- _The task_:
Please list all lines of the material below in which the string "corner" occurs.

- _Provided data_:
****

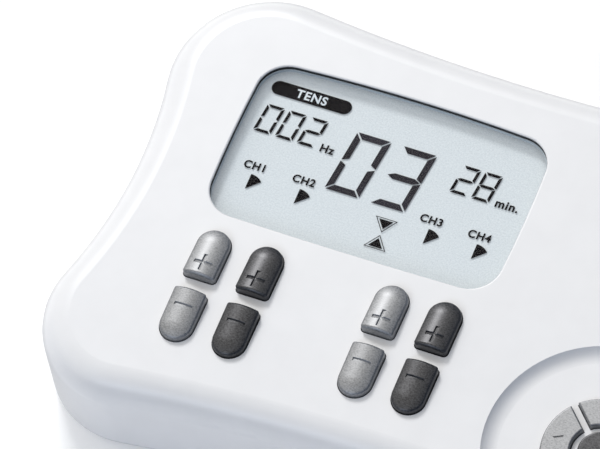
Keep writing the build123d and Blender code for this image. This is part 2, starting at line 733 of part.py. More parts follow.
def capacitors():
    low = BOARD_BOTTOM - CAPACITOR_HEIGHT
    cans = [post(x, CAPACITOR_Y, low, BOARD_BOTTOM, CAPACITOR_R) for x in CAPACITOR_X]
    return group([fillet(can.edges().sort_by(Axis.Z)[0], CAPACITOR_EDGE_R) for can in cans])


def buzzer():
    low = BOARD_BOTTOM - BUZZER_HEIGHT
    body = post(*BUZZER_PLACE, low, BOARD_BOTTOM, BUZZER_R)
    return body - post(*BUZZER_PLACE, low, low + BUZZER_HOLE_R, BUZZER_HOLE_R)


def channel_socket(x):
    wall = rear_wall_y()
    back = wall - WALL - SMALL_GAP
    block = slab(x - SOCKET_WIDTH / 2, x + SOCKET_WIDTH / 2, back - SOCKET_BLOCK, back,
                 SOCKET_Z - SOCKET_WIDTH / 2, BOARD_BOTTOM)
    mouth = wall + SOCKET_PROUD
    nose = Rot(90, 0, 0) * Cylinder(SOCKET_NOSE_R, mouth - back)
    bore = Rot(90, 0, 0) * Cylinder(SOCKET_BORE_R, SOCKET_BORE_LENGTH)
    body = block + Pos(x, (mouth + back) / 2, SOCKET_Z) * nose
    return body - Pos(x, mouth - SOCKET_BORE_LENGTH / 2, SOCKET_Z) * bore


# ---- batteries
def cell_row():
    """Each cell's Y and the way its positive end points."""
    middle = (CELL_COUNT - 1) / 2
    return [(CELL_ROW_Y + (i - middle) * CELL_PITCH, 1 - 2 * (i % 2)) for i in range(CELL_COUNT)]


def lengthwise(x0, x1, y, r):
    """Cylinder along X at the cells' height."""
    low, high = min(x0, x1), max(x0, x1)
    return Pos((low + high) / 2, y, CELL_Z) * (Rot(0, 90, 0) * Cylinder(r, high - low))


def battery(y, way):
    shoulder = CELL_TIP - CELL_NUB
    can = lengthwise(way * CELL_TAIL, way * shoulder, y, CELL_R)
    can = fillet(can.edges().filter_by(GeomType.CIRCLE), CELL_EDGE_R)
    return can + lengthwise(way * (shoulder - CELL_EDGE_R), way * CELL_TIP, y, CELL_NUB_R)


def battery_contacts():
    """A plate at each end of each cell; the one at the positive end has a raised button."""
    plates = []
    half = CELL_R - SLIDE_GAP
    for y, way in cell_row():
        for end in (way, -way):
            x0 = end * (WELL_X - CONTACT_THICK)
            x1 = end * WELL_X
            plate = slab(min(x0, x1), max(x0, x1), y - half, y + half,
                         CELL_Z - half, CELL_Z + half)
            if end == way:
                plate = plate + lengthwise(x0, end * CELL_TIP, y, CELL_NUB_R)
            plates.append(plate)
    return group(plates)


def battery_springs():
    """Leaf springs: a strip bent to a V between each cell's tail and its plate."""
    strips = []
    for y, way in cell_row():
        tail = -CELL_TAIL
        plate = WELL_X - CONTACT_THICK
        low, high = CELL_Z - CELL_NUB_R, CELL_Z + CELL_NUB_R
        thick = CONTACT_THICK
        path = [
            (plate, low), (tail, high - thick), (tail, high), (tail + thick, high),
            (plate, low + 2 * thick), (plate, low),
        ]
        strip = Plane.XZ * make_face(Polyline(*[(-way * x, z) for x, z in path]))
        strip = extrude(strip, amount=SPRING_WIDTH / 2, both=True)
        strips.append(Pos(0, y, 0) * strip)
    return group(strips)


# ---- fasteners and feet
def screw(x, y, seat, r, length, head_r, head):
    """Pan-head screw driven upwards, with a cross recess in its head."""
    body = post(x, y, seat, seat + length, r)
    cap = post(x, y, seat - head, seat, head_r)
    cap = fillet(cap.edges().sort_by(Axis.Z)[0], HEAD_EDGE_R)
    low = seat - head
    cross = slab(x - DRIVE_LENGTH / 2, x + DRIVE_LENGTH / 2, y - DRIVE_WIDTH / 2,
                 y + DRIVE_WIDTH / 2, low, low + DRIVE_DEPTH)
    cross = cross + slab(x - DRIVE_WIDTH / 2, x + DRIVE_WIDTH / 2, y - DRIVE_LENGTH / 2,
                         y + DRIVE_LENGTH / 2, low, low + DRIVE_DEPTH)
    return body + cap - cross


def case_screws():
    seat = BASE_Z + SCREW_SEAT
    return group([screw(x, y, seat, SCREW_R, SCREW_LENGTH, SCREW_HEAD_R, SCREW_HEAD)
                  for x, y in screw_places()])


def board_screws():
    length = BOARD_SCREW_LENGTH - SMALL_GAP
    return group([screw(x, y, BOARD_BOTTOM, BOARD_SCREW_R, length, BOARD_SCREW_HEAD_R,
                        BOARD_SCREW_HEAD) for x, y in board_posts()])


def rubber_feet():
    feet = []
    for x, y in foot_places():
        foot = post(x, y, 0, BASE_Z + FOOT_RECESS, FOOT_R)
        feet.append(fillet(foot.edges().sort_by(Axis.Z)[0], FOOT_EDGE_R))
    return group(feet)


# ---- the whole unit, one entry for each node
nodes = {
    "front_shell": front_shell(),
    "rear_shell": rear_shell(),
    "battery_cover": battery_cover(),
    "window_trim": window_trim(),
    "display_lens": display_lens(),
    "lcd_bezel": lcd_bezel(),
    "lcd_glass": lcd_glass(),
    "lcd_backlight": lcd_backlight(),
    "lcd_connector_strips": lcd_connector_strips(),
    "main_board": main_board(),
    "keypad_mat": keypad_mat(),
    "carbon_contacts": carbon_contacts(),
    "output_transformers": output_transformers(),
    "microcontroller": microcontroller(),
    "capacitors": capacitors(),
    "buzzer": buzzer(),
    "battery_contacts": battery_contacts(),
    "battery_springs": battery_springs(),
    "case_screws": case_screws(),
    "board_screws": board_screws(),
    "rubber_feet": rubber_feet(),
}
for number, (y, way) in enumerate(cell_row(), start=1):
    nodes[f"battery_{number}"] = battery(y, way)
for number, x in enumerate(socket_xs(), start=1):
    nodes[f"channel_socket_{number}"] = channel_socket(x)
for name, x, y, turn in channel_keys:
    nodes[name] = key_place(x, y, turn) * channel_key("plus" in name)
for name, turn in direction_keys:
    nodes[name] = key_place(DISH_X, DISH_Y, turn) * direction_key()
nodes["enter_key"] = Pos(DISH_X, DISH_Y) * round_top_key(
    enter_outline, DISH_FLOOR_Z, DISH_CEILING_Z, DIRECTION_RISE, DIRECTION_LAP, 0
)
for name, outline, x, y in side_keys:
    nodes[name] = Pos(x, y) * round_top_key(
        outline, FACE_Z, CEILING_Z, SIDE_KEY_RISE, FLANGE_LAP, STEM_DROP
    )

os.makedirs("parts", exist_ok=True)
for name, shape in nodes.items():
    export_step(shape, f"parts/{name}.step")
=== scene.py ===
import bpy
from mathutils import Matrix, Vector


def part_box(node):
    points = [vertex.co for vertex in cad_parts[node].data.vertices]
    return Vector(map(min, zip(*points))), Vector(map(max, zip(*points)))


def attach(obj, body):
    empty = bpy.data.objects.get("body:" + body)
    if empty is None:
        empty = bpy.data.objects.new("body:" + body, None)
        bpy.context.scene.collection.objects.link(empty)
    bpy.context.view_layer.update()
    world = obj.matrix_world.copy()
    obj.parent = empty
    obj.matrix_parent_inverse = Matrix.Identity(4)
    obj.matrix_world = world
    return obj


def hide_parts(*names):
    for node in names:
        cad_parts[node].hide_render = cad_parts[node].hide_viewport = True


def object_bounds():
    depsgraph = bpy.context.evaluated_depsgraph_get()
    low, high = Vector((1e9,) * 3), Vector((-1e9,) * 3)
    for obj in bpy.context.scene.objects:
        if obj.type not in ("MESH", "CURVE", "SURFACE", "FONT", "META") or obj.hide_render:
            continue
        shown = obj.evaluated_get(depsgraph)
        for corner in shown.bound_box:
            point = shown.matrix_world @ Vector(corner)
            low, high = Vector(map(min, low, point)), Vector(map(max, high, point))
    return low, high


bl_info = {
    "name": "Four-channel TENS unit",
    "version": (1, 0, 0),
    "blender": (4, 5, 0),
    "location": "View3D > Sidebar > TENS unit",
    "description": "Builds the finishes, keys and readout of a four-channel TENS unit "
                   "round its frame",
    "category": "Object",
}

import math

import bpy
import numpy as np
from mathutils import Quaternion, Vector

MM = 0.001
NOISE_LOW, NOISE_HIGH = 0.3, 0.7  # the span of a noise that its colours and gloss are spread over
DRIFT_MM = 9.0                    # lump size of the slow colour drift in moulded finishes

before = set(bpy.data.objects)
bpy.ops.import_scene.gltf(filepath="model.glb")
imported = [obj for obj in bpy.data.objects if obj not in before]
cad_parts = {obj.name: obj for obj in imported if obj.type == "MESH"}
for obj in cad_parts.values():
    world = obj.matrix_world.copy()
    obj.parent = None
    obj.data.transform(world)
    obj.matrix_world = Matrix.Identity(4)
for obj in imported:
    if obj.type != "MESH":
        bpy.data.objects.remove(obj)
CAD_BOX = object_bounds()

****

- _Reply_:
        for corner in shown.bound_box:
            point = shown.matrix_world @ Vector(corner)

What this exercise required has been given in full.